GIVEN INFORMATION.
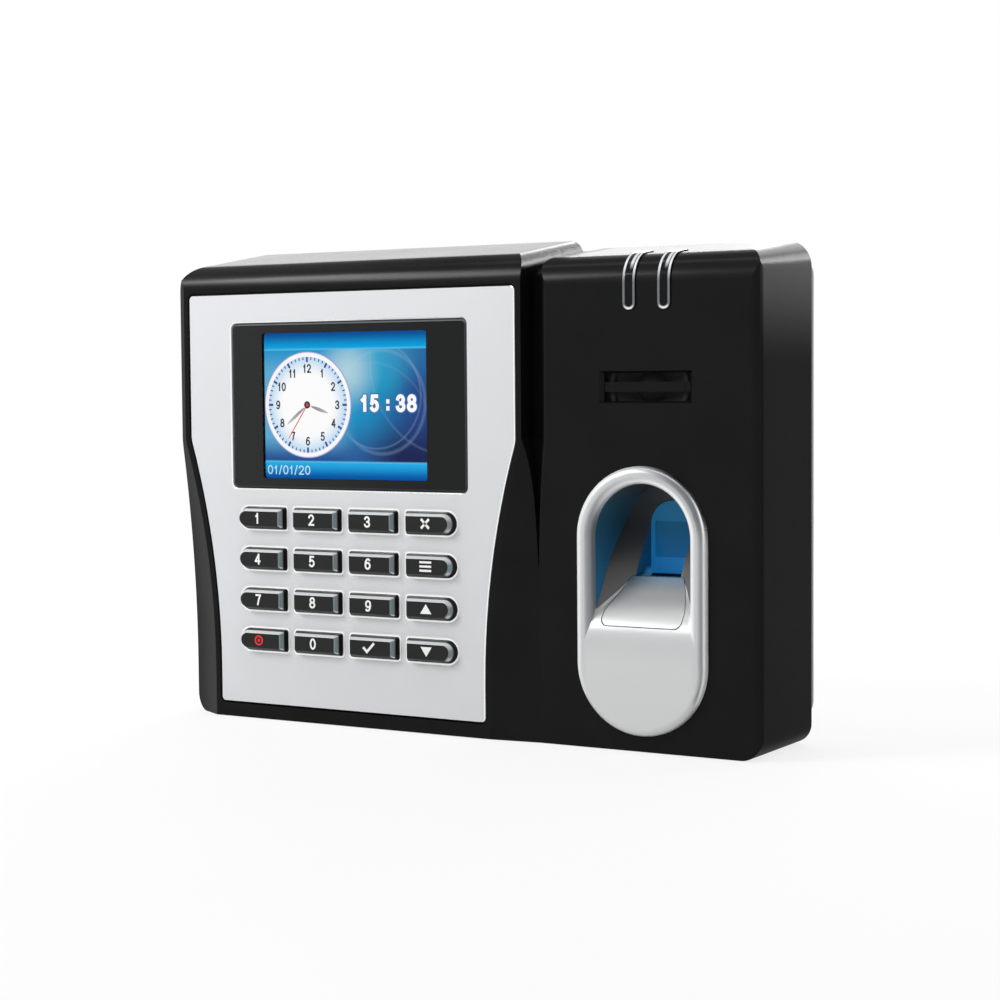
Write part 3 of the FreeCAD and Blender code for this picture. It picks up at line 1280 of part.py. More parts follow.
def back_cover():
    x0 = left_x + cover_side_inset
    x1 = right_x - cover_side_inset
    z0 = cover_bottom_inset
    z1 = case_top - cover_top_inset
    r = cover_corner
    raised = rounded_block(x0, x1, z0, z1, shell_depth, cover_back, (r, r, r, r))
    raised = raised.makeFillet(0.8, edges_at_depth(raised, cover_back))
    lip = housing_cavity(wall + fit_gap).common(block(left_x, right_x, shell_depth - cover_lip, shell_depth, 0,
                                                      case_top))
    inner = rounded_block(x0 + wall, x1 - wall, z0 + wall, z1 - wall, shell_depth - cover_lip - 1, cover_back - wall,
                          (r - wall, r - wall, r - wall, r - wall))
    cover = raised.fuse(lip).cut(inner)
    cover = cover.fuse(recess_block(wall, recess_floor - wall, cover_back - 1.0))
    for x, z in case_bosses:
        cover = cover.fuse(rod(x, z, case_pad_radius, case_boss_back, cover_back - 1.0))
    for x, z in main_board_marks:
        cover = cover.fuse(rod(x, z, boss_radius, main_board_back, recess_floor - 1.0))
    cover = cover.cut(recess_block(0.0, recess_floor, cover_back + 1))
    for x in (-plate_width / 2 + 6.0, plate_width / 2 - 6.0):
        for z in (plate_bottom + 6.0, plate_top - 8.0):
            cover = cover.fuse(rod(x, z, 3.0, recess_floor - 1.0, cover_back - plate_thickness))
    high = plate_top
    ledge_front = cover_back - plate_thickness - 1.3
    for x in (-hook_spacing / 2, hook_spacing / 2):
        cover = cover.fuse(block(x - hook_width / 2 - 2.0, x + hook_width / 2 + 2.0, ledge_front, ledge_front + 1.2,
                                 high - hook_reach - 1.0, high + plate_gap + 1.0))
    cover = cover.cut(lock_tab(0.6, lift_off - 0.6, recess_floor - wall - 1, recess_floor + 1))
    for x, z in case_bosses:
        cover = cover.cut(rod(x, z, case_head_radius + 0.3, case_seat, cover_back + 1))
        cover = cover.cut(rod(x, z, case_screw_radius + hole_gap, case_boss_back - 1, cover_back + 1))
    for x, z in main_board_marks:
        cover = cover.cut(rod(x, z, screw_radius + thread_gap, main_board_back - 1, recess_floor - 0.6))
    return cover


def wall_plate():
    """Steel plate with two hooks near the top and a bent, tapped tab at the bottom."""
    y0 = cover_back - plate_thickness
    plate = slab(0, plate_centre_z, plate_width, plate_height, y0, cover_back, plate_corner)
    for x in (-wall_hole_spacing_x / 2, wall_hole_spacing_x / 2):
        for z in (-wall_hole_spacing_z / 2, wall_hole_spacing_z / 2):
            plate = plate.cut(rod(x, plate_centre_z + z, wall_hole_radius, y0 - 1, cover_back + 1))
    plate = plate.cut(slab(0, plate_centre_z + 4.0, 52.0, 34.0, y0 - 1, cover_back + 1, 4.0))
    leg_z = plate_top - hook_reach - 1.0 - plate_thickness
    front = y0 - 1.4 - plate_thickness
    for x in (-hook_spacing / 2, hook_spacing / 2):
        leg = block(x - hook_width / 2, x + hook_width / 2, front, y0, leg_z, leg_z + plate_thickness)
        tip = block(x - hook_width / 2, x + hook_width / 2, front, front + plate_thickness, leg_z,
                    leg_z + plate_thickness + hook_reach)
        plate = plate.fuse([leg, tip])
    plate = plate.fuse(lock_tab(0.0, 0.0, lock_y - 5.0, cover_back))
    return plate.cut(Part.makeCylinder(lock_radius + thread_gap, 20.0, V(lock_x, lock_y, lock_seat + 5.0)))


def lock_screw():
    head = Part.makeCylinder(lock_head_radius, lock_seat - 0.4, V(lock_x, lock_y, 0.4))
    socket = Part.makePolygon([V(lock_x + 1.3 * math.cos(math.radians(a)), lock_y + 1.3 * math.sin(math.radians(a)),
                                 0.3) for a in range(0, 361, 60)])
    head = head.cut(Part.Face(socket).extrude(V(0, 0, 1.3)))
    return head.fuse(Part.makeCylinder(lock_radius, lock_length, V(lock_x, lock_y, lock_seat)))


os.makedirs("parts", exist_ok=True)

save("front_housing", front_housing())
save("control_panel", control_panel())
save("display_lens", display_lens())
save("lcd_frame", lcd_frame())
save("lcd_glass", lcd_glass())
save("lcd_backlight", lcd_backlight())
save("lcd_holder", lcd_holder())
save("lcd_ribbon", lcd_ribbon())
names = [["1", "2", "3", "cancel"], ["4", "5", "6", "menu"], ["7", "8", "9", "up"], ["power", "0", "confirm", "down"]]
for row, z in enumerate(key_centres_z):
    for column, x in enumerate(key_centres_x):
        save("key_" + names[row][column], key_cap(column, x, z))
save("keypad_mat", keypad_mat())
save("front_board", front_board())
save("light_guide_left", light_guide(guide_centres[0]))
save("light_guide_right", light_guide(guide_centres[1]))
save("indicator_leds", indicator_leds())
save("indicator_board", indicator_board())
save("speaker_gasket", speaker_gasket())
save("speaker_basket", speaker_basket())
save("speaker_cone", speaker_cone())
save("scanner_bezel", scanner_bezel())
save("finger_guide", finger_guide())
save("ramp_pad", ramp_pad())
save("sensor_frame", sensor_frame())
save("sensor_glass", sensor_glass())
save("sensor_prism", sensor_prism())
save("sensor_body", sensor_body())
save("sensor_camera", sensor_camera())
save("sensor_board", sensor_board())
save("sensor_ribbon", sensor_ribbon())
save("main_board", main_board())
save("network_socket", network_socket())
save("usb_socket", usb_socket())
save("power_socket", power_socket())
save("coin_cell_holder", coin_cell_holder())
save("coin_cell", coin_cell())
save("processor_shield", processor_shield())
save("board_chips", board_chips())
save("display_ribbon", display_ribbon())
save("back_cover", back_cover())
save("wall_plate", wall_plate())
save("lock_screw", lock_screw())
save("case_screws", case_screws())
save("board_screws", board_screws())
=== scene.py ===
import math

import bmesh
import bpy
import numpy as np
from mathutils import Matrix, Vector


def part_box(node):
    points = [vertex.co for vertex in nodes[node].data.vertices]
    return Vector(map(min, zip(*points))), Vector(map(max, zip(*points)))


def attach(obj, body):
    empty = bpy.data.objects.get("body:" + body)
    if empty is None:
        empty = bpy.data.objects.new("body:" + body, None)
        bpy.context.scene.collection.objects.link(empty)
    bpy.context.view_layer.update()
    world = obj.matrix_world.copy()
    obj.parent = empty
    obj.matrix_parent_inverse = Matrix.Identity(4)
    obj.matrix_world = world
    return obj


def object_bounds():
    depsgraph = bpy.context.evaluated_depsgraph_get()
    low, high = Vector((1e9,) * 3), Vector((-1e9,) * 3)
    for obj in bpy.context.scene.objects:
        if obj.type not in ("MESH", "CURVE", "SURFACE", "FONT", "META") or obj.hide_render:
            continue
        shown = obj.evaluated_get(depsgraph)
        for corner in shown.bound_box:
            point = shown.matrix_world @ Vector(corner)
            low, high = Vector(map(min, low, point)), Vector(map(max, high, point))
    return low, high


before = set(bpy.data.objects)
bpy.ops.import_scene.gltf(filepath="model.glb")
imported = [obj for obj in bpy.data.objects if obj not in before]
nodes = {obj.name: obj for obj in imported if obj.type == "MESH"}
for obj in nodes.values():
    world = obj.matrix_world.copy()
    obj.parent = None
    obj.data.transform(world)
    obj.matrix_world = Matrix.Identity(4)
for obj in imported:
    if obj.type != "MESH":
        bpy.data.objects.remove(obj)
cadBox = [list(corner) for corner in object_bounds()]
mm = 0.001
print("frame loaded:", len(nodes), "nodes")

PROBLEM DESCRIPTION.
Repeat the data above, word for word.

SOLVED PROBLEM.
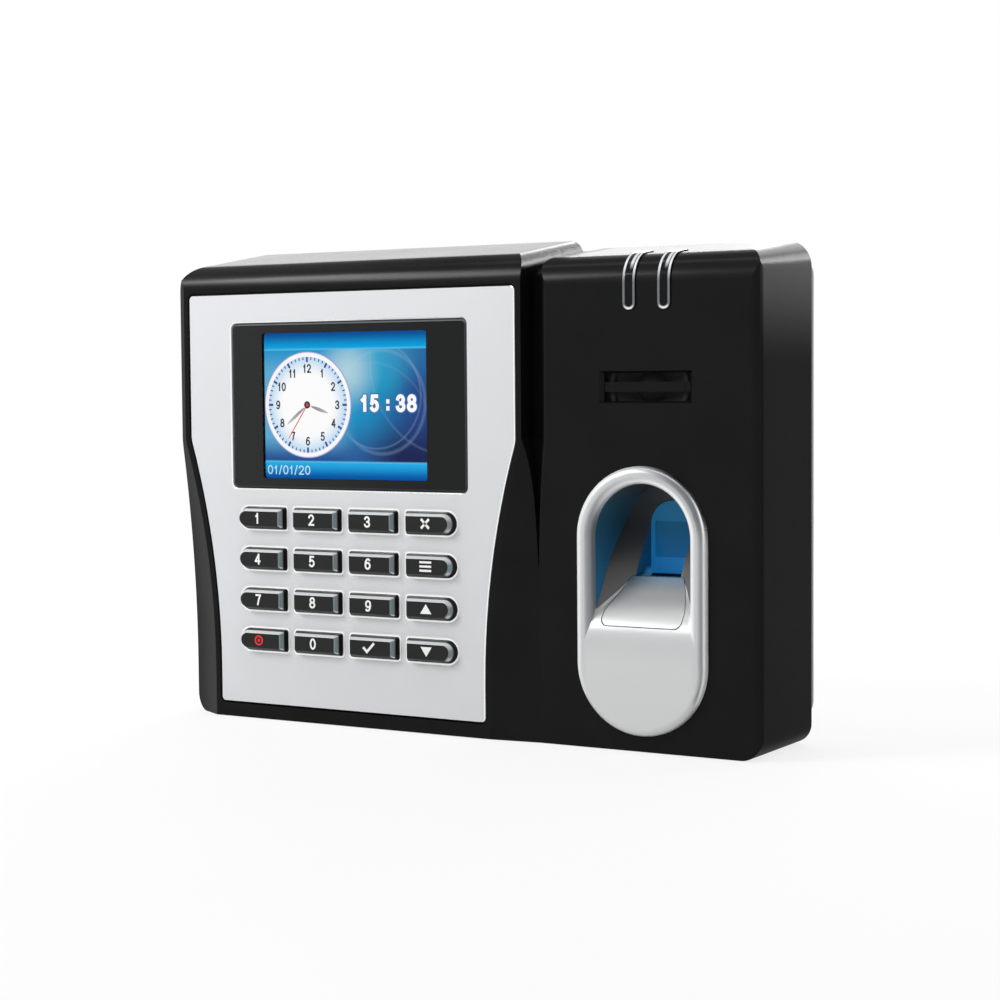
Write part 3 of the FreeCAD and Blender code for this picture. It picks up at line 1280 of part.py. More parts follow.
def back_cover():
    x0 = left_x + cover_side_inset
    x1 = right_x - cover_side_inset
    z0 = cover_bottom_inset
    z1 = case_top - cover_top_inset
    r = cover_corner
    raised = rounded_block(x0, x1, z0, z1, shell_depth, cover_back, (r, r, r, r))
    raised = raised.makeFillet(0.8, edges_at_depth(raised, cover_back))
    lip = housing_cavity(wall + fit_gap).common(block(left_x, right_x, shell_depth - cover_lip, shell_depth, 0,
                                                      case_top))
    inner = rounded_block(x0 + wall, x1 - wall, z0 + wall, z1 - wall, shell_depth - cover_lip - 1, cover_back - wall,
                          (r - wall, r - wall, r - wall, r - wall))
    cover = raised.fuse(lip).cut(inner)
    cover = cover.fuse(recess_block(wall, recess_floor - wall, cover_back - 1.0))
    for x, z in case_bosses:
        cover = cover.fuse(rod(x, z, case_pad_radius, case_boss_back, cover_back - 1.0))
    for x, z in main_board_marks:
        cover = cover.fuse(rod(x, z, boss_radius, main_board_back, recess_floor - 1.0))
    cover = cover.cut(recess_block(0.0, recess_floor, cover_back + 1))
    for x in (-plate_width / 2 + 6.0, plate_width / 2 - 6.0):
        for z in (plate_bottom + 6.0, plate_top - 8.0):
            cover = cover.fuse(rod(x, z, 3.0, recess_floor - 1.0, cover_back - plate_thickness))
    high = plate_top
    ledge_front = cover_back - plate_thickness - 1.3
    for x in (-hook_spacing / 2, hook_spacing / 2):
        cover = cover.fuse(block(x - hook_width / 2 - 2.0, x + hook_width / 2 + 2.0, ledge_front, ledge_front + 1.2,
                                 high - hook_reach - 1.0, high + plate_gap + 1.0))
    cover = cover.cut(lock_tab(0.6, lift_off - 0.6, recess_floor - wall - 1, recess_floor + 1))
    for x, z in case_bosses:
        cover = cover.cut(rod(x, z, case_head_radius + 0.3, case_seat, cover_back + 1))
        cover = cover.cut(rod(x, z, case_screw_radius + hole_gap, case_boss_back - 1, cover_back + 1))
    for x, z in main_board_marks:
        cover = cover.cut(rod(x, z, screw_radius + thread_gap, main_board_back - 1, recess_floor - 0.6))
    return cover


def wall_plate():
    """Steel plate with two hooks near the top and a bent, tapped tab at the bottom."""
    y0 = cover_back - plate_thickness
    plate = slab(0, plate_centre_z, plate_width, plate_height, y0, cover_back, plate_corner)
    for x in (-wall_hole_spacing_x / 2, wall_hole_spacing_x / 2):
        for z in (-wall_hole_spacing_z / 2, wall_hole_spacing_z / 2):
            plate = plate.cut(rod(x, plate_centre_z + z, wall_hole_radius, y0 - 1, cover_back + 1))
    plate = plate.cut(slab(0, plate_centre_z + 4.0, 52.0, 34.0, y0 - 1, cover_back + 1, 4.0))
    leg_z = plate_top - hook_reach - 1.0 - plate_thickness
    front = y0 - 1.4 - plate_thickness
    for x in (-hook_spacing / 2, hook_spacing / 2):
        leg = block(x - hook_width / 2, x + hook_width / 2, front, y0, leg_z, leg_z + plate_thickness)
        tip = block(x - hook_width / 2, x + hook_width / 2, front, front + plate_thickness, leg_z,
                    leg_z + plate_thickness + hook_reach)
        plate = plate.fuse([leg, tip])
    plate = plate.fuse(lock_tab(0.0, 0.0, lock_y - 5.0, cover_back))
    return plate.cut(Part.makeCylinder(lock_radius + thread_gap, 20.0, V(lock_x, lock_y, lock_seat + 5.0)))


def lock_screw():
    head = Part.makeCylinder(lock_head_radius, lock_seat - 0.4, V(lock_x, lock_y, 0.4))
    socket = Part.makePolygon([V(lock_x + 1.3 * math.cos(math.radians(a)), lock_y + 1.3 * math.sin(math.radians(a)),
                                 0.3) for a in range(0, 361, 60)])
    head = head.cut(Part.Face(socket).extrude(V(0, 0, 1.3)))
    return head.fuse(Part.makeCylinder(lock_radius, lock_length, V(lock_x, lock_y, lock_seat)))


os.makedirs("parts", exist_ok=True)

save("front_housing", front_housing())
save("control_panel", control_panel())
save("display_lens", display_lens())
save("lcd_frame", lcd_frame())
save("lcd_glass", lcd_glass())
save("lcd_backlight", lcd_backlight())
save("lcd_holder", lcd_holder())
save("lcd_ribbon", lcd_ribbon())
names = [["1", "2", "3", "cancel"], ["4", "5", "6", "menu"], ["7", "8", "9", "up"], ["power", "0", "confirm", "down"]]
for row, z in enumerate(key_centres_z):
    for column, x in enumerate(key_centres_x):
        save("key_" + names[row][column], key_cap(column, x, z))
save("keypad_mat", keypad_mat())
save("front_board", front_board())
save("light_guide_left", light_guide(guide_centres[0]))
save("light_guide_right", light_guide(guide_centres[1]))
save("indicator_leds", indicator_leds())
save("indicator_board", indicator_board())
save("speaker_gasket", speaker_gasket())
save("speaker_basket", speaker_basket())
save("speaker_cone", speaker_cone())
save("scanner_bezel", scanner_bezel())
save("finger_guide", finger_guide())
save("ramp_pad", ramp_pad())
save("sensor_frame", sensor_frame())
save("sensor_glass", sensor_glass())
save("sensor_prism", sensor_prism())
save("sensor_body", sensor_body())
save("sensor_camera", sensor_camera())
save("sensor_board", sensor_board())
save("sensor_ribbon", sensor_ribbon())
save("main_board", main_board())
save("network_socket", network_socket())
save("usb_socket", usb_socket())
save("power_socket", power_socket())
save("coin_cell_holder", coin_cell_holder())
save("coin_cell", coin_cell())
save("processor_shield", processor_shield())
save("board_chips", board_chips())
save("display_ribbon", display_ribbon())
save("back_cover", back_cover())
save("wall_plate", wall_plate())
save("lock_screw", lock_screw())
save("case_screws", case_screws())
save("board_screws", board_screws())
=== scene.py ===
import math

import bmesh
import bpy
import numpy as np
from mathutils import Matrix, Vector


def part_box(node):
    points = [vertex.co for vertex in nodes[node].data.vertices]
    return Vector(map(min, zip(*points))), Vector(map(max, zip(*points)))


def attach(obj, body):
    empty = bpy.data.objects.get("body:" + body)
    if empty is None:
        empty = bpy.data.objects.new("body:" + body, None)
        bpy.context.scene.collection.objects.link(empty)
    bpy.context.view_layer.update()
    world = obj.matrix_world.copy()
    obj.parent = empty
    obj.matrix_parent_inverse = Matrix.Identity(4)
    obj.matrix_world = world
    return obj


def object_bounds():
    depsgraph = bpy.context.evaluated_depsgraph_get()
    low, high = Vector((1e9,) * 3), Vector((-1e9,) * 3)
    for obj in bpy.context.scene.objects:
        if obj.type not in ("MESH", "CURVE", "SURFACE", "FONT", "META") or obj.hide_render:
            continue
        shown = obj.evaluated_get(depsgraph)
        for corner in shown.bound_box:
            point = shown.matrix_world @ Vector(corner)
            low, high = Vector(map(min, low, point)), Vector(map(max, high, point))
    return low, high


before = set(bpy.data.objects)
bpy.ops.import_scene.gltf(filepath="model.glb")
imported = [obj for obj in bpy.data.objects if obj not in before]
nodes = {obj.name: obj for obj in imported if obj.type == "MESH"}
for obj in nodes.values():
    world = obj.matrix_world.copy()
    obj.parent = None
    obj.data.transform(world)
    obj.matrix_world = Matrix.Identity(4)
for obj in imported:
    if obj.type != "MESH":
        bpy.data.objects.remove(obj)
cadBox = [list(corner) for corner in object_bounds()]
mm = 0.001
print("frame loaded:", len(nodes), "nodes")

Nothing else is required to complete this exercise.